Our view: This is not a growth-rotation day. When your top four sectors are healthcare, staples, financials, and energy, and your bottom two are technology and semiconductors, you are watching institutional risk reduction in real time. The question is whether this is a one-session repositioning or the beginning of a sustained defensive shift.

Technology (XLK, -1.51%) and Semiconductors (SMH, -2.61%) absorbed meaningful selling pressure, and Consumer Discretionary (XLY, -0.90%) and Small Caps via IWM confirmed the risk-off tone. The divergence between the Dow (+0.16%) and the Nasdaq-heavy QQQ (-0.85%) is the clearest visual of this rotation. Editor's take: Until inflation data and geopolitical headlines stabilize, the path of least resistance for growth and small-cap names remains lower, and today's defensive leadership looks like it has staying power.

5. STOCK MOVERS TO WATCH

WINNERS

NFLX (+2.59%, $87.66): Netflix was the session's strongest large-cap performer. With Communications (XLC) barely positive at +0.24%, Netflix's move stands out as stock-specific strength, likely driven by subscriber and ad-tier momentum narratives. Watch whether NFLX can hold above $87 as a potential support level if tech selling resumes.

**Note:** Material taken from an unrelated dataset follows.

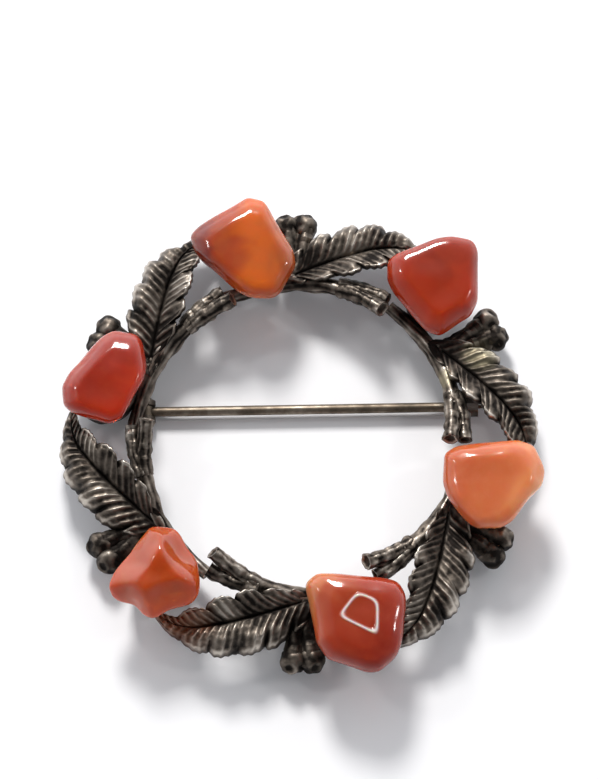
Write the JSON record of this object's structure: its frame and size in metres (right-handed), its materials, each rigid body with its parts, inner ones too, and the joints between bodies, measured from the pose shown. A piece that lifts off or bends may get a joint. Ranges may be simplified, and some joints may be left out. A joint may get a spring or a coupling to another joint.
{
  "type": "wreath brooch",
  "caption": "Round wreath brooch of cast leaves, forked twigs and berries set with tumbled orange stones, with a hinged pin and a plain catch on the back.",
  "frame": {"origin": "centre of the ring of leaves, at the height of the surface that the brooch rests on", "axes": "+Z out of the decorated face, +Y up and +X to the right as the face is looked at, the pin along X"},
  "size_m": [0.0488, 0.0498, 0.0087],
  "materials": {
    "antiqued_metal": "antiqued cast silver tone, dark recesses, burnished high spots",
    "pin_metal": "dull drawn wire, lightly tarnished",
    "amber_stone": "tumbled and polished, translucent",
    "brick_stone": "tumbled and polished, translucent",
    "peach_stone": "tumbled and polished, translucent",
    "orange_stone": "tumbled and polished, translucent",
    "red_stone": "tumbled and polished, translucent"
  },
  "bodies": {
    "brooch": {"wreath": "antiqued_metal", "hinge_rivet": "pin_metal", "stone_1": "amber_stone", "stone_2": "brick_stone", "stone_3": "peach_stone", "stone_4": "brick_stone", "stone_5": "orange_stone", "stone_6": "red_stone"},
    "pin": {"pin_stem": "pin_metal"}
  },
  "joints": [
    {"name": "pin_hinge", "type": "hinge", "parent": "brooch", "child": "pin", "pos_m": [-0.0155, 0.0036, 0.00102], "axis": [0, 1, 0], "range_deg": [0, 100]}
  ]
}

DIS (+1.38%, $106.16): Disney caught a bid alongside the broader defensive consumer rotation. Parks and experiences revenue is relatively insulated from rate swings, making DIS a logical pickup in this environment. The stock remains a watch on any broader risk-off acceleration.

LOSERS

INTC (-6.82%, $120.61): Intel's decline was the session's most severe among recognizable names and stands out even within a weak semiconductor day. This is a stock under fundamental pressure, and -6.82% in a single session with no earnings catalyst is a distribution signal worth taking seriously. Not a dip-buy environment.

COIN (-4.14%, $207.64): Coinbase dropped alongside Bitcoin weakness, with BITO falling -1.43%. When crypto fails to catch a bid during geopolitical stress, it undermines the "digital gold" thesis in real time. COIN remains a high-beta expression of crypto sentiment, it moves faster in both directions.

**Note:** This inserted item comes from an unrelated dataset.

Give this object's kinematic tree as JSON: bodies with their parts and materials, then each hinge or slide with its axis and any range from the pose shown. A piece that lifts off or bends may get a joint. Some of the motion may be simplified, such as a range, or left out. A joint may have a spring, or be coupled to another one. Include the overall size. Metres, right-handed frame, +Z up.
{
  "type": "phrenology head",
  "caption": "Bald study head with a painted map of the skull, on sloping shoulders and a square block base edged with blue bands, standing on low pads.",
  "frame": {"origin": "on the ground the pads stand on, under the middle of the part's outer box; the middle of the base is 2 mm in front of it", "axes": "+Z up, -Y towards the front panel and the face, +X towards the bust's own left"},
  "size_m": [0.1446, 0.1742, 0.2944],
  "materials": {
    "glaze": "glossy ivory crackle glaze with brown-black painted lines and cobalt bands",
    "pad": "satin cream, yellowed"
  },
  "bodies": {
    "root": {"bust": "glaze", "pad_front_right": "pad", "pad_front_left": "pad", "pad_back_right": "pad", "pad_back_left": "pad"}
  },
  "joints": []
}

TSLA (-2.60%, $433.45): Tesla's decline connects directly to the Chinese EV parts headlines and broader consumer discretionary weakness (XLY, -0.90%). Legislative pressure on Chinese components in U.S. auto supply chains creates operational uncertainty for a company deeply embedded in that ecosystem.

6. RETAIL INVESTOR LESSON OF THE DAY

Today is a masterclass in why index-level moves can be deeply misleading. SPY down -0.15% sounds like a quiet day, but underneath that number, semiconductors dropped -2.61% and healthcare surged +1.96%. If your portfolio is growth-heavy, your Tuesday looked nothing like the headline. Always decompose index moves into their sector components before drawing conclusions about market health, because the rotation between sectors often tells you more than the index print ever will.

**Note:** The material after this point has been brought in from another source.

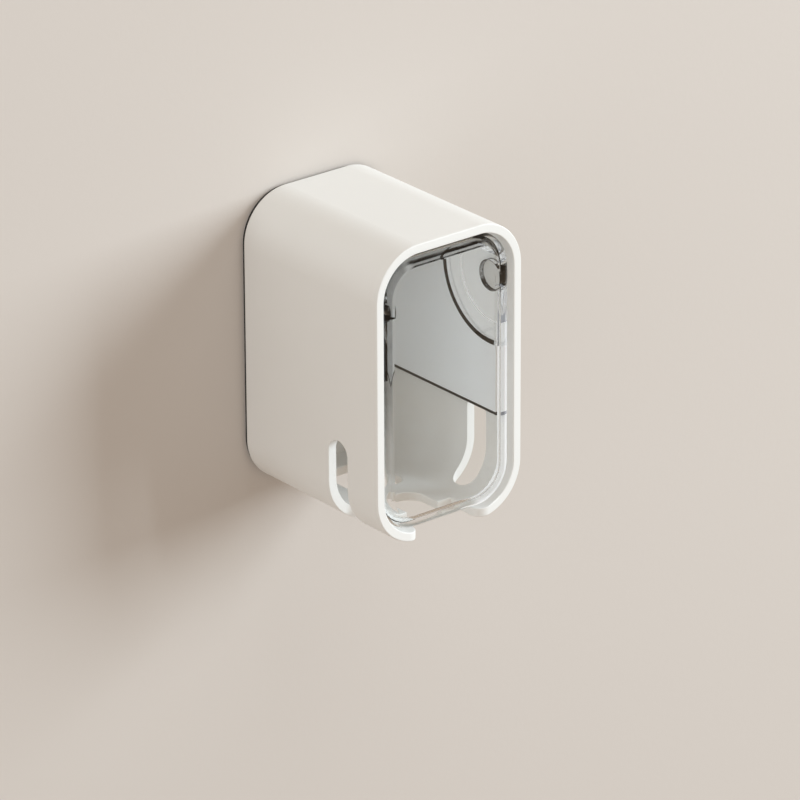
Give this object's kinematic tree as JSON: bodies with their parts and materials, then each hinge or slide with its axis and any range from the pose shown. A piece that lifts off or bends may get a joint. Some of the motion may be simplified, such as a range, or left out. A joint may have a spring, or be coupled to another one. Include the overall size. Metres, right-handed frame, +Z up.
{
  "type": "wall-mounted toothbrush holder",
  "caption": "Rounded box that sticks to a wall and hangs a brush by its neck from a notch in its floor, with slotted sides and a clear flap on side pivots that closes by its own weight.",
  "frame": {"origin": "centre of the adhesive pad's face on the wall", "axes": "+X to the right seen from the front, +Y into the wall, +Z up"},
  "size_m": [0.035, 0.0408, 0.06],
  "materials": {
    "white_shell": "satin white moulding",
    "grey_bracket": "matte pale grey moulding",
    "clear_flap": "polished clear moulding",
    "pin_plastic": "smooth pale acetal",
    "screw_steel": "bright zinc plated",
    "pad_foam": "dark acrylic foam tape"
  },
  "bodies": {
    "shell": {"housing": "white_shell", "inner_bracket": "grey_bracket", "left_hinge_pin": "pin_plastic", "right_hinge_pin": "pin_plastic", "bracket_screws": "screw_steel", "wall_pad": "pad_foam"},
    "flap": {"clear_door": "clear_flap"}
  },
  "joints": [
    {"name": "flap_hinge", "type": "hinge", "parent": "shell", "child": "flap", "pos_m": [0, -0.0361, 0.0173], "axis": [-1, 0, 0], "range_deg": [0, 105]}
  ]
}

7. CHART SETUP TO WATCH TOMORROW

SPY closed at $738.87 after trading in a $736.45–$740.79 range. The key support level to watch tomorrow is $736.45, today's session low. A hold above that level on any early dip would reinforce the bullish structure and suggest buyers are defending the record close. Resistance sits at $740.79, today's intraday high. A clean push and close above that level tomorrow would confirm continued upside momentum and open a run toward the $743–$745 zone. The bearish signal to watch: if SPY opens lower and fails to reclaim $738 intraday, the narrow range of today's session starts to look like distribution rather than consolidation.

8. TOMORROW'S WATCHLIST

The most important macro event on the immediate horizon is April CPI, which Reuters has already flagged as expected to show further increases. The number to watch is the core month-over-month print. If it comes in above 0.4%, expect Treasury yields to spike, TLT to extend its losses, and growth stocks to face renewed selling pressure, particularly QQQ and SMH, which are already technically weak. A cooler-than-expected read, conversely, could provide the relief rally the market has been waiting for.

On the geopolitical front, any escalation in Hormuz-related headlines overnight, particularly around Iranian threats to shipping lanes, will add to oil's already significant move. Watch USO and XLE pre-market for signals. The earnings calendar for May 19 features smaller names with limited market-moving potential, so the macro tape is the only story that matters between now and the weekend.

9. FINAL TAKEAWAY

Today's session was a textbook example of a market that is repricing risk without panicking. The VIXY decline tells you fear isn't spiking, but the sector rotation into defensives tells you institutional money is quietly reducing exposure to growth. Those two things can coexist and they often do in the early stages of a macro-driven correction.

The geopolitical and inflation backdrops are not resolving quickly. Until they do, the defensive rotation you saw today: healthcare, staples, financials, energy leading while tech and semis lag, is the playbook that works. When oil surges four percent and semiconductors drop nearly three on the same day, the market is not confused: it's repositioning.

This is for educational purposes only, not financial advice.